So it ought to be easy to develop a model — but sometimes it isn’t, not because machine learning is hard but because data is messy. Also, prices for the exact same house in different neighborhoods of the same city, even only a mile away, may have significantly different prices. The best way to deal with this is to engineer the data so that the model can better handle this situation.

Since finding data can be the hardest problem in machine learning, we will use a great sample set from another data science project on Github which is a set of housing prices in San Francisco, mostly over the last few years, scraped from San Francisco Chronicle home sale listings. This data set can be found here: https://github.com/RuiChang123/Regression_for_house_price_estimation/blob/master/final_data.csv

First, we’ll load the data from a local copy of the file.

import pandas as pd
housing = pd.read_csv("final_data.csv")

Now, let’s take a look at a few graphs of this data set, graphing the total number of rooms by the last sold price.

import matplotlib.pyplot as plt
x = housing['totalrooms']
y = housing['lastsoldprice']
plt.scatter(x,y)
plt.show()

That single point in the far lower-right corner is an outlier. Its value is so extreme that it skews the entire graph, so much that we cannot even see any variation on the main set of data. This will distort any attempt to train a machine learning algorithm on this data set. We need to look more closely at this data point and consider what to do with it. If we sort the data by the total number of rooms, one of our axes above, it should stick out.
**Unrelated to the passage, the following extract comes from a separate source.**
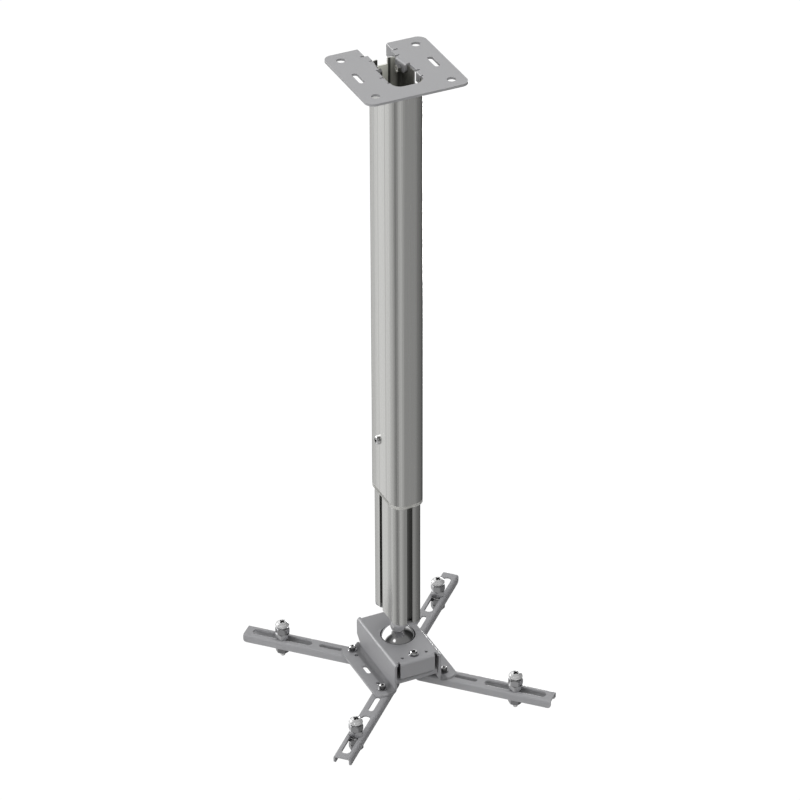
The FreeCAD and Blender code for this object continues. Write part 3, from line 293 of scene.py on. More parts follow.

housing['totalrooms'].sort_values()

Here are the results:

7524        1.0
11223 1.0
3579 1.0
2132 1.0
5453 1.0
2827 1.0
...
2765 23.0
8288 24.0
9201 24.0
6860 24.0
4802 26.0
8087 26.0
11083 27.0
2601 28.0
2750 28.0
10727 28.0
11175 33.0
8300 94.0
8967 1264.0
Name: totalrooms, Length: 11330, dtype: float64

Indeed, that data point does stick out. It is the very last value in the list, which is a house that has 1,264 rooms! That is very suspicious, especially since the plot shows it having a pretty low price. At the very least it is wildly inconsistent with the rest of the data. The same may be the case with the previous value showing 94 rooms. We can take a closer look at these two houses with the following commands, pulling them up by their numeric identifier.

First let’s look at the house which supposedly has 1,264 rooms:

df = pd.DataFrame(housing)
df.iloc[[8967]]

This query shows something even more suspicious, which is that the “finishedsqft” field is also 1264.0. In other words, this is clearly just an error, probably on data entry — when the original data set was created, somebody accidentally used the same value for both finishedsqft and totalrooms.

Now, let’s take a look at the value just preceding it, with 94 rooms:

df.iloc[[8300]]

This home which supposedly has 94.0 rooms has only two bedrooms and two bathrooms! Again, this is an error. It is not clear how this crept in, but we can be pretty certain that if we go to this house, it does not have 94 rooms, but only two bedrooms and two bathrooms. We will need to eliminate these two data points but first let’s take another look at a graph of finishedsqft:

x = housing['finishedsqft']
y = housing['lastsoldprice']
plt.scatter(x,y)
plt.show()

There is another outlier in the lower-right. Let’s take a closer look at this data:

housing['finishedsqft'].sort_values()

Here are the results

1618         1.0
3405 1.0
10652 1.0
954 1.0
11136 1.0
5103 1.0
916 1.0
10967 1.0
7383 1.0
1465 1.0
8134 243.0
7300 244.0
...
9650 9699.0
8087 10000.0
2750 10236.0
4997 27275.0
Name: finishedsqft, Length: 11330, dtype: float64

First, unexpectedly, there are ten houses listed at 1.0 square feet. This is clearly wrong. Note that these were impossible to see in the graph, we had to look at the actual values. Additionally, the above results show the largest house at 27,275.0 square feet. It turns out, this is a house with only 2.0 bedrooms and 2.0 bathrooms, even though it is listed at 27,275 square feet, so this is almost certainly a mistake, or at least an extreme outlier. Let’s eliminate all of these outliers and take another look at the graph.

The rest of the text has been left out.